Pandemia wirusa COVID-19 stanowi dla ludzkości nowe wyzwanie, mimo że w minionych wiekach cywilizacje były dziesiątkowane odmiennymi chorobami. Planetarny charakter zachodniej kultury, kiedy można na innym kontynencie znaleźć się w przeciągu godzin, definiuje metaforę prostoty obecnego danse macabre. Państwa i ich armie, a także przedsiębiorstwa które są przez nie chronione, gromadzą strategiczne zapasy materiałów. Jednakże, w praktyce, wystarczają one na tygodnie. Toteż spontanicznie inicjowane są przedsięwzięcia, mające na celu przeciwdziałanie brakom w zaopatrzeniu. Drugi koniec kija globalizacji jest właśnie przejawem człowieczeństwa
Sztuczne płuco
Koszt aparatury wspomagającej wentylację mechaniczną u pacjentów cierpiących z powodu koronawirusa, może wynosić nawet 30000 dolarów amerykańskich. Łatwo sobie wyobrazić, że lekarze nie będą mogli pomóc każdemu i będą musieli arbitralnie wybierać kto ma potencjalnie żyć. W domyśle młodzi, bez nałogów, przynoszący społeczeństwu wartość dodaną.
Zobacz też: Mobilna powłoka CutiePi dla Raspbiana
Dlatego 12 marca 2020 roku, w murach Massachusetts Institute of Technology (MIT), zawiązała się grupa MIT E-Vent, złożona z inżynierów, w tym oprogramowania, lekarzy i pozostałych pracowników nauk ścisłych, którzy pragną zapewnić tańszą alternatywę dla drogiego sprzętu medycznego. Bazują oni na swojej dawnej pracy, a konkretniej to kursu dla studentów sprzed dekady, kiedy to w ramach zajęć udało się stworzyć prototyp respiratora. Podówczas koszt materiałów wymaganych do produkcji szacowano na poniżej 100 dolarów, dziś byłoby to pomiędzy 400 a 500 USD.
Składa się ono z worka samorozprężalnego i ma wymiary 285 x 170 x 200 mm, waży 4,1 kg. Zasilane jest akumulatorem na prąd stały. Szacuje się, że w najbliższym czasie zapotrzebowanie na respiratory może wynieść od 300 000 do 700 000 sztuk, lecz nie każda instytucja posiada stosowne środki finansowe. W samych Stanach Zjednoczonych jest tylko ok. 160 000 respiratorów, a samych przypadków zachorowań na COVID-19 jest już ok. 144 000. Braków można się spodziewać na dniach.

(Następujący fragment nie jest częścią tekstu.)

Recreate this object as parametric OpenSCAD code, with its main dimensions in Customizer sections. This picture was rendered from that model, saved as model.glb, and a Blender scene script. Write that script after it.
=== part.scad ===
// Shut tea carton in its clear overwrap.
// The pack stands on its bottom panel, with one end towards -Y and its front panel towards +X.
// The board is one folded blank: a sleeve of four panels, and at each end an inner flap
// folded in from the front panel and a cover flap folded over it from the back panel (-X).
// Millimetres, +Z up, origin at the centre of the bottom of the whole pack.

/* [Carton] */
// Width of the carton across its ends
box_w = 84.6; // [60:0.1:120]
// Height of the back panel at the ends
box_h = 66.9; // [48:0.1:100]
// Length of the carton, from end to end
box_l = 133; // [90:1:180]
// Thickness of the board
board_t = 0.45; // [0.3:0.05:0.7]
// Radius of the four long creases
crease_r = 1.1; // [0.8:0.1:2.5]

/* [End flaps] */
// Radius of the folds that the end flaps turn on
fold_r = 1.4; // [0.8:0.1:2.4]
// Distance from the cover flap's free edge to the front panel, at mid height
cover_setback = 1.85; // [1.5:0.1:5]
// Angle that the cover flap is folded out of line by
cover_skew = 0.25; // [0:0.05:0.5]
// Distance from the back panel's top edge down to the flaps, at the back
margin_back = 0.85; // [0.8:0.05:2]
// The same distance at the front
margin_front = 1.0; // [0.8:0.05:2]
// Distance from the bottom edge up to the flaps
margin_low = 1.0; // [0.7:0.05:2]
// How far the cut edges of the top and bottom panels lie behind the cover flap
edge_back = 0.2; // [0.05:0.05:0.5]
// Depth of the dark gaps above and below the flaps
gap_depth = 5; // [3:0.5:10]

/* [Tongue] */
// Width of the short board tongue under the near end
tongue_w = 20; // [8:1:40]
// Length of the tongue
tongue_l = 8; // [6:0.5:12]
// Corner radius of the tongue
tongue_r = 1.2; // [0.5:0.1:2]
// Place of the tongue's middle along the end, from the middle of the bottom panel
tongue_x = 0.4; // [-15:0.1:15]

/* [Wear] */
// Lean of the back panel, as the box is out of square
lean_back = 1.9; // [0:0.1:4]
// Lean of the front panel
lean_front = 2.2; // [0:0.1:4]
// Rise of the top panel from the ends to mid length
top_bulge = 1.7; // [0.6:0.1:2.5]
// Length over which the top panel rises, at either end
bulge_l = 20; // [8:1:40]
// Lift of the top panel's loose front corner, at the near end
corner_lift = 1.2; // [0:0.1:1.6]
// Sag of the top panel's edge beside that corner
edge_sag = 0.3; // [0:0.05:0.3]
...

W następstwie pandemii COVID-19, zebrali się oni ponownie, aby przyjrzeć się urządzeniu z perspektywy czasu i wprowadzić do projektu udoskonalenia. Główną obawę rodzi fakt, że urządzenie byłoby składane, w skrajnych przypadkach, bez zachowania odpowiedniego reżimu technologicznego, a więc życie pacjentów byłoby zagrożone. Pragną oni zaadresować tego typu bolączkom. W tym przypadku wykorzystywanoby worki do resuscytacji, powszechnie znajdowane w szpitalach. Same urządzenia mogłyby być wytwarzane np. w fabrykach produkujących samochody. Finalny projekt będzie wolny od patentów i dostępny za darmo w internecie.
Open Hardware
Niedawno, za oceanem, opinię publiczną wstrząsnęła wiadomość, że rząd USA dostarczył do Kaliforni 170 uszkodzonych respiratorów. Gdyby ta ewentualność wydarzyłaby się w skrajnych warunkach to wspomniane urządzenia, wytworzone ad hoc, ocaliłyby ludzkie istnienie. Nie zastąpią one certyfikowanych respiratorów, lecz użycie ich w czasie braków materiałowych lub w sytuacjach brzegowych wydaje się dobrą alternatywą wobec śmierci.
Medtronic, przedsiębiorstwo z branży medycznej, niedawno opublikowało w internecie pliki projektowe dla własnego modelu respiratora - PB560. Mniemając iż inżynierowie z zewnątrz dokonają dalszych rozwinięć, na bazie ich własności intelektualnej. Niemniej na ich podstawie nikt nie wykona "w domu" tego typu urządzenia, ze względu na ich złożoność czy kosztowne zestawienie materiałów, ale daje to grunt dla dalszych prac. A ich owoc będzie słodki.